Boris Johnson asked top scientists Chris Whitty and Patrick Vallance if Covid could be destroyed by blowing a “special hair dryer” up noses, Dominic Cummings has claimed.
In a “low point” while prime minister, he allegedly sent a video of a man using such a purported device to the men serving as England’s chief scientific adviser and chief medical officer and asked what they thought.
Mr Cummings, his former chief adviser turned nemesis, made a series of claims in his witness statement handed to the UK Covid-19 Inquiry.
He said Mr Johnson also asked him to find a “dead cat” to get the coronavirus pandemic off the front pages of newspapers because he was “sick” of it.
A so-called dead cat strategy is the political meddling of circulating striking claims in order to divert attention away from an unwanted story.
Mr Cummings said that in autumn 2020 Mr Johnson asked him to “put your campaign head back on and figure out how we dead-cat Covid”.
“I’m sick of Covid, I want it off the front pages,” Mr Johnson said, according to Mr Cummings.
The adviser, who worked with Mr Johnson on the Brexit campaign, says he replied that “no campaign could ‘dead-cat Covid’”.
In the alleged hairdryer episode, the then-prime minister was said to have sent a subsequently deleted-from-YouTube video to a WhatsApp group with his top scientists.
Mr Cummings wrote: “A low point was when he circulated a video of a guy blowing a special hair dryer up his nose ‘to kill Covid’ and asked the CSA and CMO what they thought.”

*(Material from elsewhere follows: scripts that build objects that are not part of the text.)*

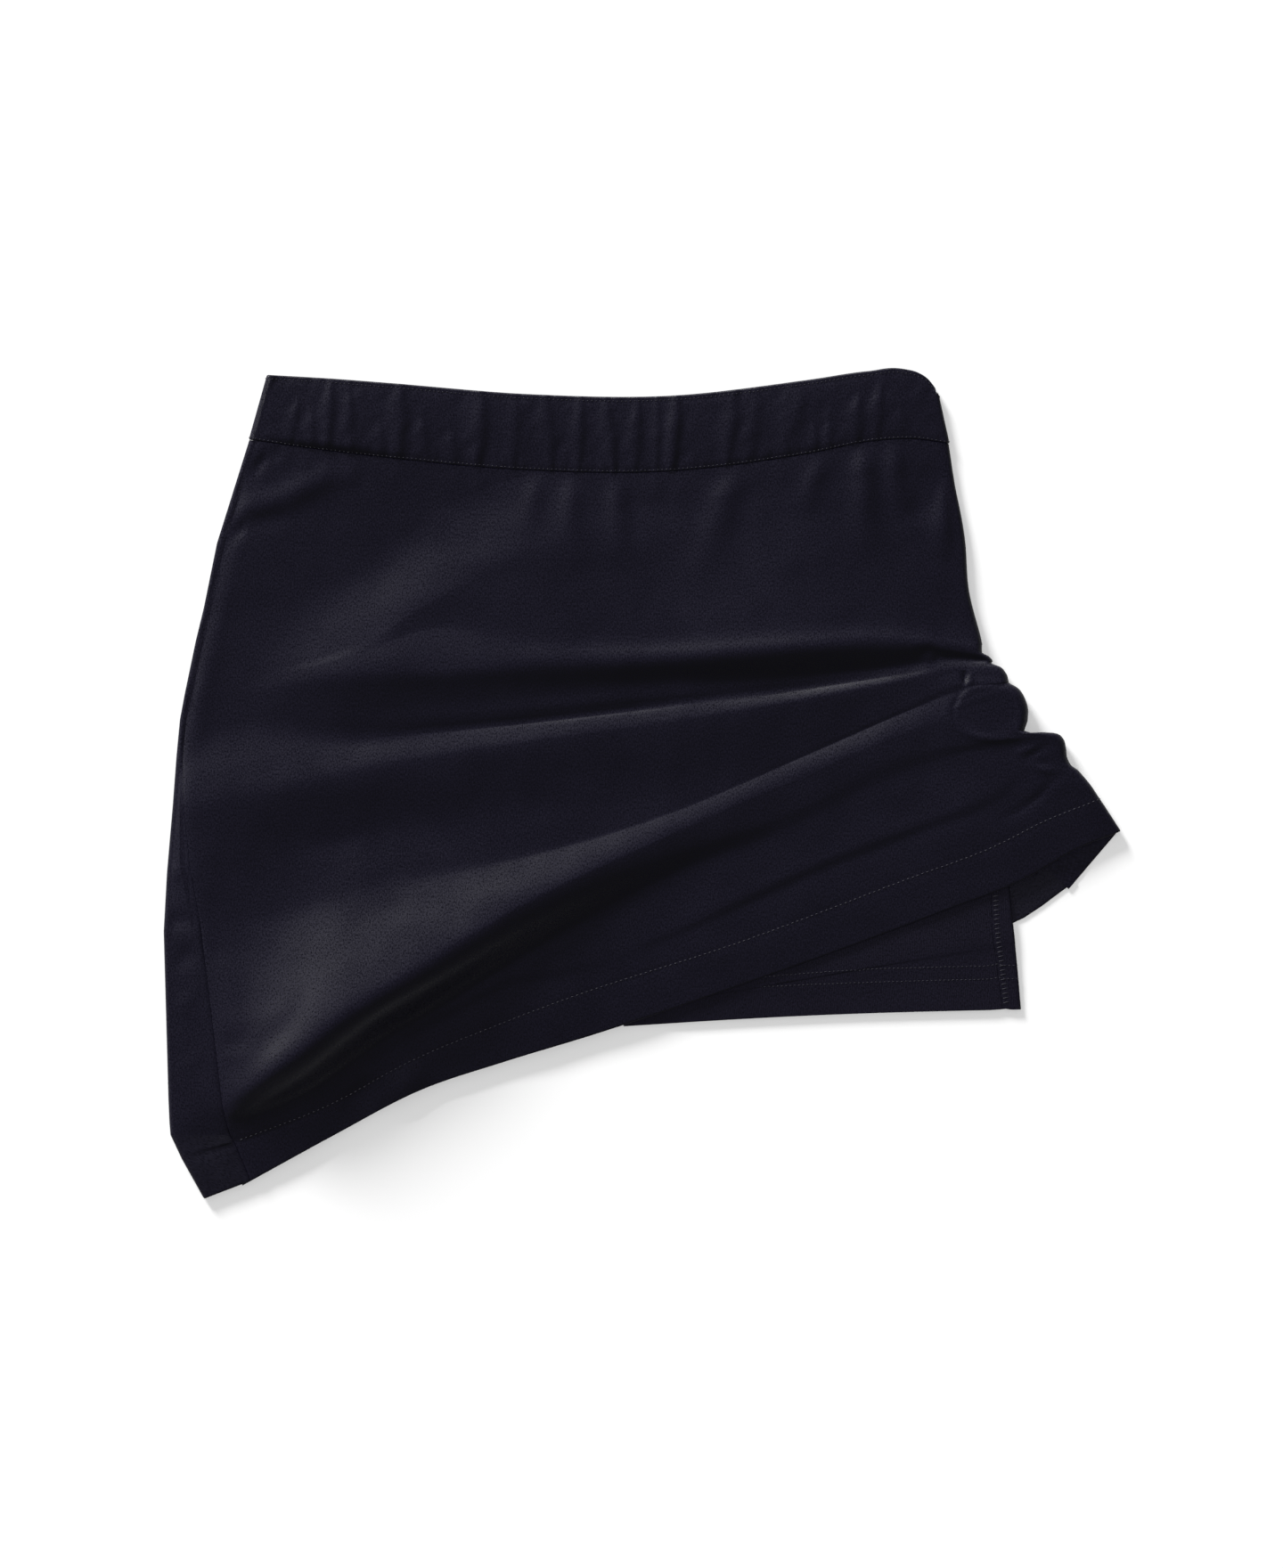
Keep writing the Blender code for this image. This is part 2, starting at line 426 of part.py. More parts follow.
def make_waistband():
    columns = 84
    u = np.linspace(0, 1, columns)
    lower = np.array(BAND_LOWER)
    upper = np.array(BAND_UPPER)
    height = np.array([p[0] for p in BAND_PROFILE])
    low_edge = spline(lower[:, 0], lower[:, 1:], u)
    top_edge = spline(upper[:, 0], upper[:, 1:], u)
    plan = low_edge[None] * (1 - height)[:, None, None] + top_edge[None] * height[:, None, None]
    count = len(height)
    z_front = np.full(count, BAND_FRONT)
    z_back = np.full(count, BAND_BACK)
    radius = 0.5 * (z_front - z_back)
    right, left = plan[:, -1].copy(), plan[:, 0].copy()
    out_right = right - plan[:, -2]
    out_right /= np.hypot(out_right[:, 0], out_right[:, 1])[:, None]
    out_left = left - plan[:, 1]
    out_left /= np.hypot(out_left[:, 0], out_left[:, 1])[:, None]
    plan -= out_right[:, None] * radius[:, None, None] * smooth_step((u - 0.95) / 0.05)[None, :, None]
    plan -= out_left[:, None] * radius[:, None, None] * smooth_step((0.05 - u) / 0.05)[None, :, None]
    swell = np.sin(np.pi * (0.12 + 0.76 * height))[:, None]
    z = BAND_FRONT + GATHER_RISE * band_gathers(u)[None] * swell
    ends = smooth_step(u / 0.03) * smooth_step((1 - u) / 0.03)
    z = BAND_FRONT + (z - BAND_FRONT) * ends[None]
    front = np.dstack([plan, z])
    back_plan = plan[:, ::-1][:, ::4]
    if (columns - 1) % 4:
        back_plan = np.concatenate([back_plan, plan[:, :1]], axis=1)
    back = np.dstack([back_plan, np.full(back_plan.shape[:2], BAND_BACK)])
    ring = np.concatenate([front, half_turn(right, out_right, radius, z_front, z_back, 4), back,
                           half_turn(left, out_left, radius, z_back, z_front, 4)], axis=1)
    normal = normals_of(ring, closed=True)
    if normal[1, 10, 2] < 0:
        normal = -normal
    add_wall("waistband", ring, normal, [p[1] for p in BAND_PROFILE], closed=True)


def make_leg(table, front_name, back_name):
    """One leg of the shorts: front and back layer, the back one turned over the outer edge."""
    inner = np.array([row[1] for row in table], float)
    fold = np.array([row[2] for row in table], float)
    wrap = np.array([row[3] for row in table], float)
    drop = np.array([row[4] for row in table], float)
    z_front, z_back = SHORTS_FRONT - drop, SHORTS_BACK - drop
    outward = fold - inner
    outward /= np.hypot(outward[:, 0], outward[:, 1])[:, None]
    radius = 0.5 * (z_front - z_back)
    seam = np.column_stack([fold - outward * wrap[:, None], z_front])
    edge = fold - outward * radius[:, None]
    inner_front = np.column_stack([inner, z_front])
    inner_back = np.column_stack([inner, z_back])
    front = np.concatenate([inner_front[:, None], between(inner_front, seam, 6), seam[:, None]], axis=1)
    edge_front = np.column_stack([edge, z_front])
    edge_back = np.column_stack([edge, z_back])
    rest = np.concatenate([between(seam, edge_front, 1), edge_front[:, None],
                           half_turn(fold, outward, radius, z_front, z_back, 3), edge_back[:, None],
                           between(edge_back, inner_back, 6), inner_back[:, None]], axis=1)
    whole = np.concatenate([front, rest], axis=1)
    whole[0, :, 1] = band_edge_at(whole[0, :, 0]) - WAIST_SET_IN
    normal = normals_of(whole, closed=False)
    if normal[0, 1, 2] < 0:
        normal = -normal
    count = front.shape[1]
    front_grid = whole[:, :count].copy()
    back_grid = whole[:, count - 1:].copy()
    step_back(front_grid, -1, -2, SEAM_GAP / 2)
    step_back(back_grid, 0, 1, SEAM_GAP / 2)
    add_wall(front_name, front_grid, normal[:, :count], WALL / 2)
    add_wall(back_name, back_grid, normal[:, count - 1:], WALL / 2)


def centre_on_table():
    """Move every piece together so that the whole stands centred on the origin."""
    bodies = [body for body in bpy.context.scene.objects if body.type == "MESH"]
    points = np.concatenate([np.array([v.co[:] for v in body.data.vertices]) for body in bodies])
    low, high = points.min(axis=0), points.max(axis=0)
    shift = np.array([-(low[0] + high[0]) / 2, -(low[1] + high[1]) / 2, -low[2]])
    for body in bodies:
        for vertex in body.data.vertices:
            vertex.co = tuple(np.array(vertex.co[:]) + shift)
        body.data.update()


for old in list(bpy.context.scene.objects):
    bpy.data.objects.remove(old, do_unlink=True)

make_waistband()
make_skirt()
make_leg(SHORTS_RIGHT, "shorts_right_front", "shorts_right_back")
make_leg(SHORTS_LEFT, "shorts_left_front", "shorts_left_back")
centre_on_table()
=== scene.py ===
"""Looks of a chino skort that lies flat: a twill skirt over knit shorts under an elastic waistband.

Lengths in the tables are millimetres: +X right, +Y towards the waistband, +Z up, the table at
z = 0. Every cloth layer is a middle surface worked out on a grid and given its wall along the
normals, as in the solids, with finer folds, gathers, pucker and stitches. Heights were judged from
the light and shade of the laid cloth.
"""

import bpy
import numpy as np
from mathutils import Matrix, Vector


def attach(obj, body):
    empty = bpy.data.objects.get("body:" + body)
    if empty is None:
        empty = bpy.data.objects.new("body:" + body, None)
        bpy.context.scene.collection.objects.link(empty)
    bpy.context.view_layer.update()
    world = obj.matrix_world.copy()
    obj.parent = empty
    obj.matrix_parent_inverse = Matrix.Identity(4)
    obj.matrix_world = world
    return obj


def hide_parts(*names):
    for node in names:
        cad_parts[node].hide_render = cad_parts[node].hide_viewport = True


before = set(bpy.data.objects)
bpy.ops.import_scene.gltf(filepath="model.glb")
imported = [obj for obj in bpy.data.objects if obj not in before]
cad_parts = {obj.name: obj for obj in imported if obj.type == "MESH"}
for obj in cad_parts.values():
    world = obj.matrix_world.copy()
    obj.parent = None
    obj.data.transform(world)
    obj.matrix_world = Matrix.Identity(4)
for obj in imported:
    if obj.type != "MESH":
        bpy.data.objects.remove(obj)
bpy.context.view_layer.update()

MM = 0.001                            # metres in a millimetre
MOVED = (-0.17, 0.03, 0.0)            # the solids were centred on their box by this much
WALL = 1.0                            # cloth wall
SEAM_GAP = 0.3                        # space between sewn pieces
TABLE_LAYER = 0.5                     # middle of the layer that lies on the table
LEFT_FOLD_TOP = 4.4                   # middle of the upper layer at the left fold
SHORTS_FRONT, SHORTS_BACK = 3.1, 1.8  # middles of a leg's two layers
LOWEST_FRONT = 4.45                   # the front panel clears the legs from here up
WAIST_SET_IN = 1.3                    # cloth inside the band stops this far past its edge
BAND_FRONT, BAND_BACK = 4.4, 1.0      # middles of the waistband's two walls
BAND_HALF = 1.0                       # half of the waistband's wall
BAND_DEEP = 42                        # waistband from edge to edge
HEM_DEEP = 25.0                       # skirt's hem from its fold to its stitches
PANEL_WIDE = 420.0                    # rough width of the front panel
STITCH_PITCH = 2.9
THREAD = 0.26                         # half the thread's width
SHARP_FROM = 0.87                     # angle in radians from which an edge stays sharp
ROLL_FROM, ROLL_SHARE = 0.93, 0.07    # the part of the panel's width that rolls into the right fold

# ---------------------------------------------------------------- the cut and its folds

STATIONS = (0.0, 0.1, 0.2, 0.3, 0.4, 0.6, 0.8, 0.9, 0.95, 1.0)

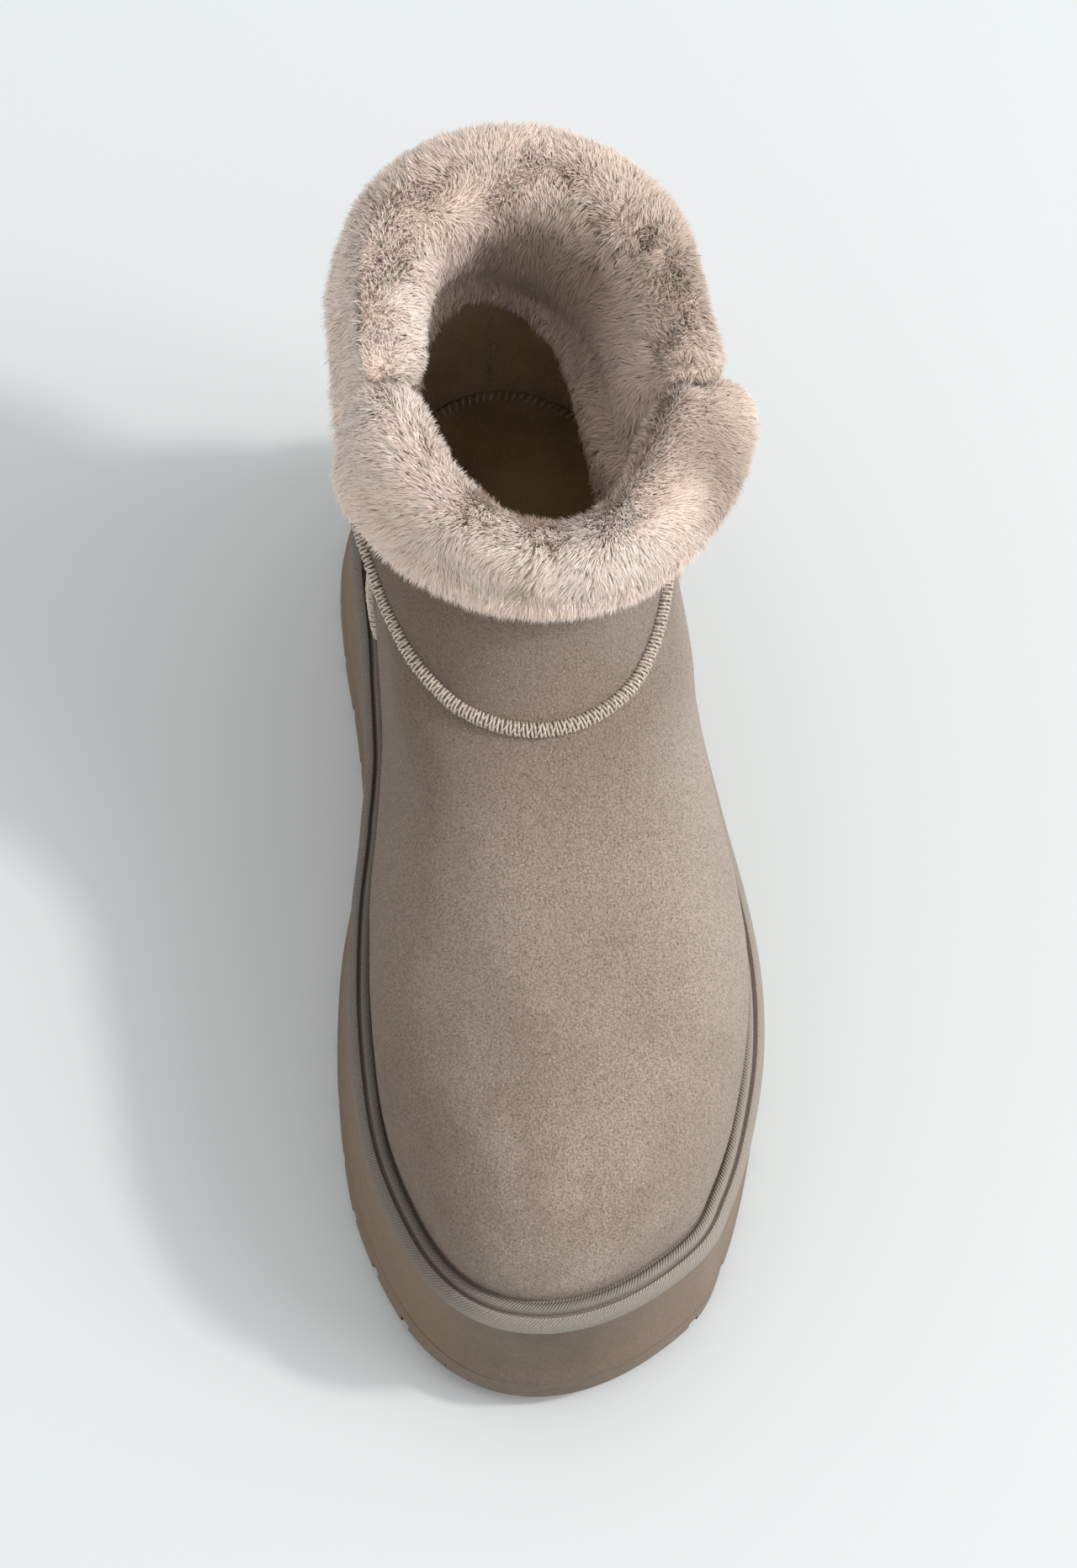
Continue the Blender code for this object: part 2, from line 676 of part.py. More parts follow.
def make_cuff(name, first_turn, last_turn, steps, lap, finish, parts):
    """One length of the fur cuff. lap is the turn by which its outside passes the notch at each end."""
    size = len(cuff_section(FUR_DROP, FUR_LINING_DROP))
    points = []
    for i in range(steps + 1):
        share = i / steps
        turn = first_turn + (last_turn - first_turn) * share
        from_end = min(share, 1 - share) * 2
        rounding = 1.0 if from_end > END_SHARE else math.sqrt(1 - (1 - from_end / END_SHARE) ** 2)
        full = END_FULLNESS + (1 - END_FULLNESS) * rounding
        wing = WING_OUT * math.exp(-((from_end - 0.20) / 0.20) ** 2)
        if lap < 0:
            wing *= -TUCK_SHARE
        elif turn < 0:
            wing *= MEDIAL_WING_SHARE
        facing = max(0.0, math.cos(turn))
        drop = FUR_DROP * (1 - FRONT_LIFT * facing)
        lining = FUR_LINING_DROP * (1 - LINING_LIFT * facing)
        for j, (out, height, lock) in enumerate(cuff_section(drop, lining)):
            grow = lock * rounding * lock_size(i, j)
            high = height * full if height > GAP else height
            if out > 0:
                depth = CUFF_ROOM + (out - CUFF_ROOM) * full + (LOCK_HEIGHT * grow + wing) * out / FUR_OUT
                high -= LOCK_LEAN * grow
            else:
                depth = (out + LINING_SIDE) * full - LINING_SIDE - LOCK_HEIGHT * grow * 0.4
                high += LOCK_LEAN * grow
            points.append(cuff_point(turn, depth, high, lap * (2 * share - 1)))
    faces = ring_faces(steps + 1, size)
    faces += [tuple(range(size)), tuple(range(steps * size, (steps + 1) * size))]
    return mesh_object(name, points, faces, finish, parts)


def make_cuffs(finish, parts):
    ring_length = (1.0 - front_along(SHAFT_HEIGHT)) * LAST_LENGTH
    room = NOTCH_GAP / ring_length
    lap = 2 * WING_OVERLAP / ring_length
    lateral = NOTCH_TURN_LATERAL
    medial = NOTCH_TURN_MEDIAL
    make_cuff("fur_cuff_front", -medial + room, lateral - room, FRONT_CUFF_STEPS, lap, finish, parts)
    around = 2 * math.pi
    make_cuff("fur_cuff_back", lateral + room, around - medial - room, BACK_CUFF_STEPS, -lap, finish, parts)


def main():
    clear_scene()
    parts = new_collection("sheepskin_boot")
    cutters = new_collection("cutters")
    suede = material("suede", (0.36, 0.285, 0.235), 0.95, 0.4)
    fur = material("fur", (0.56, 0.45, 0.38), 1.0, 0.6)
    rubber = material("sole_rubber", (0.25, 0.205, 0.165), 0.6)
    rim_rubber = material("rim_rubber", (0.23, 0.20, 0.17), 0.55)
    thread = material("seam_thread", (0.50, 0.42, 0.34), 0.8)
    insole_suede = material("insole_suede", (0.10, 0.075, 0.052), 0.95)
    make_outsole(rubber, parts, cutters)
    make_midsole(rubber, parts)
    make_rim(rim_rubber, parts)
    make_insole(insole_suede, parts)
    make_upper(suede, parts)
    make_seams(thread, parts)
    make_cuffs(fur, parts)


main()
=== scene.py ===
import math

import bpy
import numpy as np
from mathutils import Matrix, Vector


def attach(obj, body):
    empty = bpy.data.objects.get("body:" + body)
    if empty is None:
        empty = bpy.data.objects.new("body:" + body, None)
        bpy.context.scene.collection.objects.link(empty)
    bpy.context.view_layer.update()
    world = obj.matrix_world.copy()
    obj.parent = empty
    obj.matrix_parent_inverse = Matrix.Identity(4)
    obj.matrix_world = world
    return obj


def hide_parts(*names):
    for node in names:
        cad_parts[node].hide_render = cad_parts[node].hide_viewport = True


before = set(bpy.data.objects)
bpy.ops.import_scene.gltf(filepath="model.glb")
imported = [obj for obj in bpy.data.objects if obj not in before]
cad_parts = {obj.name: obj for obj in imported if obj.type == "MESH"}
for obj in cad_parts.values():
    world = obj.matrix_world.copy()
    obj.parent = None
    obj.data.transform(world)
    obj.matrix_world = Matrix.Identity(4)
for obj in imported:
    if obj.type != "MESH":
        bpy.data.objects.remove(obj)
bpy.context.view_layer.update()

# The boot's sizes and section tables, the same as its solids are made from
LAST_LENGTH = 0.266
BALL_WIDTH = 0.0975
TOE_SWING = 0.0115
INSTEP_HEIGHT = 0.06
SHAFT_HEIGHT = 0.1
BACK_RISE = 0.009
HEEL_BULGE = 0.0025
SIDE_BULGE = 0.045
UPPER_WALL = 0.0025
COLLAR_WIDTH = 0.084
COLLAR_BLUNTNESS = 0.1
COLLAR_BLUNT_POWER = 1.9
COLLAR_SWING = 0.0052
ANKLE_SHIFT = 0.004
PLATFORM_HEEL = 0.052
PLATFORM_BALL = 0.0445
PLATFORM_TOE = 0.047
TOE_SPRING = 0.006
HEEL_BEVEL = 0.003
OUTSOLE_THICKNESS = 0.009
OUTSOLE_STEP = 0.0008
LATERAL_FLARE = 0.001
MEDIAL_FLARE = 0.003
TOE_FLARE = 0.0045
WAIST_TUCK = 0.003
WAIST_ALONG = 0.62
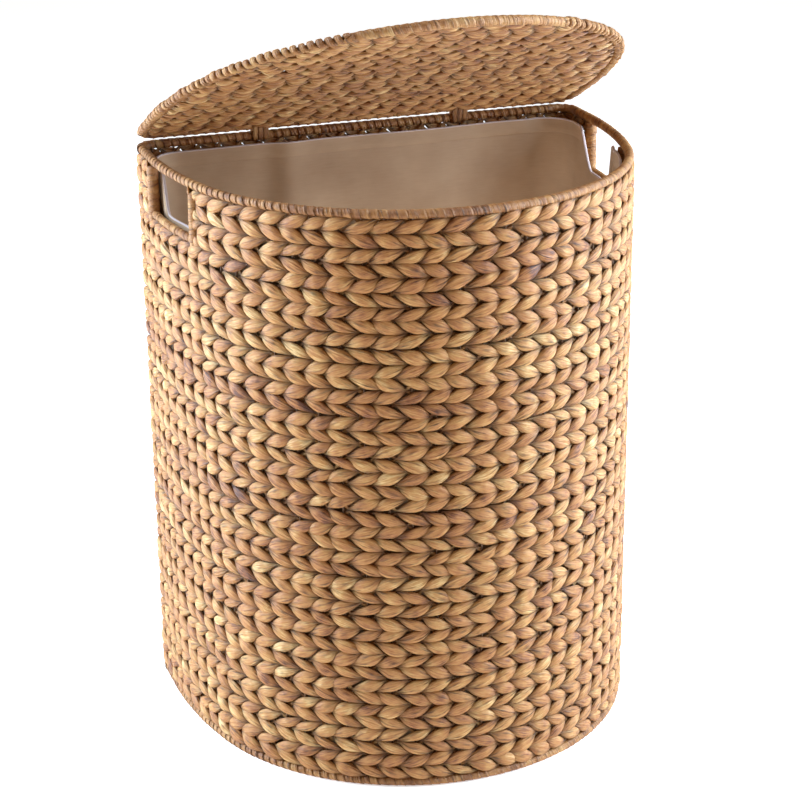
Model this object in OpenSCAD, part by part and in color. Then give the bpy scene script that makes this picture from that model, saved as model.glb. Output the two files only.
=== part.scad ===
// Half-moon laundry hamper: plant-fibre courses twined over a wire frame, with a
// hinged woven lid, cut-out handles and a cloth liner. Millimetres, +Z up.
// Origin: centre of the footprint at floor level. The flat back faces +Y.

/* [Body] */
// Width of the frame, wire centre to wire centre
body_width = 480; // [380:600]
// Depth of the frame, from the flat back to the front of the curve
body_depth = 358; // [330:440]
// Radius of the two rear corners, at the wire centre
corner_radius = 18; // [14:40]
// Radius of the gently bowed sides
side_radius = 480; // [380:900]
// Angle that each bowed side turns through, from a 7-24-25 triangle so it ends on round numbers
side_sweep = 16.2602; // [10:0.0001:30]

/* [Weave] */
// Height of one twined course
course_pitch = 13.8; // [10:0.05:16]
// Thickness of the woven wall over its crowns
wall_thickness = 12.4; // [9:0.1:16]
// Depth of the groove between two courses, on each face
groove_depth = 2; // [0.5:0.1:3]
// Number of upright stakes round the body
stake_count = 64; // [50:2:80]
// Diameter of a stake, a rib or a handle wire
stake_diameter = 2; // [1.5:0.5:5]

/* [Rims] */
// Diameter of the hoop wires
hoop_diameter = 5; // [3:0.5:8]
// Outer diameter of a hoop with its strip binding
binding_diameter = 9; // [7:0.5:14]
// Gap between a wire and what is bound round it
wire_gap = 0.1; // [0.05:0.05:0.3]

/* [Handles] */
// Stake at the rear edge of each hand hole, counted from the middle of the back
handle_rear_stake = 13; // [13:16]
// Stake at the front edge of each hand hole
handle_front_stake = 18; // [17:18]
// Diameter of the bound lower bar of a hand hole
handle_bar_diameter = 8; // [6:0.5:12]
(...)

He also repeated a suggestion that Mr Johnson was working on a biography of William Shakespeare rather than the pandemic on a two-week holiday in February 2020.
“He was extremely distracted,” Mr Cummings wrote.
“He had a divorce to finalise and was grappling with financial problems from that plus his girlfriend’s spending plans for the No 10 flat (which he raised repeatedly from early January).
“An ex-girlfriend was making accusations about him in the media.
“His current girlfriend wanted to finalise the announcement of their engagement.
“He said he wanted to work on his Shakespeare book.”